Decision 1 was probably made not on technical merits and without assessing risks. That’s purely speculation on my part, but any senior person knows that fragile tests aren’t fixed by organizational changes. You should fix problems where they are. So in my opinion the decision was made by one of the following situations:

  • Leadership override to move fast
  • Leadership wanted to be modern and jump on the microservices ship
  • Technical management wanted to try microservices because it didn’t see how to solve the problem with a monolithic architecture
  • People get blinded by the marketing promises of microservices proponents

I’m not for a witch hunt. I use these examples only because they are common, not because I know someone in Twilio. These I think are reasonable guesses, and serve as guesses in our fashion-driven profession. This one decision cost the company some money. That’s fine; everybody makes mistakes, but let’s discuss how technical decisions cost orgs money.

Conclusions

Obviously there are no conclusions, since I am making guesses. Take a look at these snippets purely from an organizational perspective and tell me where I’m wrong. Obviously I may be wrong somewhere.

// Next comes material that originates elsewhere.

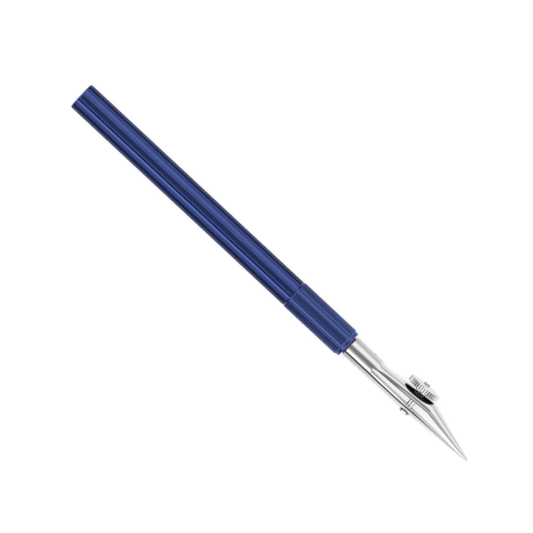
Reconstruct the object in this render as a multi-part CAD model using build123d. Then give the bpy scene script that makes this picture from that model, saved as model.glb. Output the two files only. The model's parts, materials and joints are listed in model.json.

But if any, I want to press two problems

  • When we speak about software architecture, we don’t speak about what kind of business it is. Not brand, but what staff size, what industry, how important that system to business.
  • Also when we made technical decisions, money should be always on the table. You cannot be engineer without calculating money in my opinion.

All of that is not super trade secrets, business people speak about it all the time. You obviously should not go into details, but anything better then current “it depends” mindset.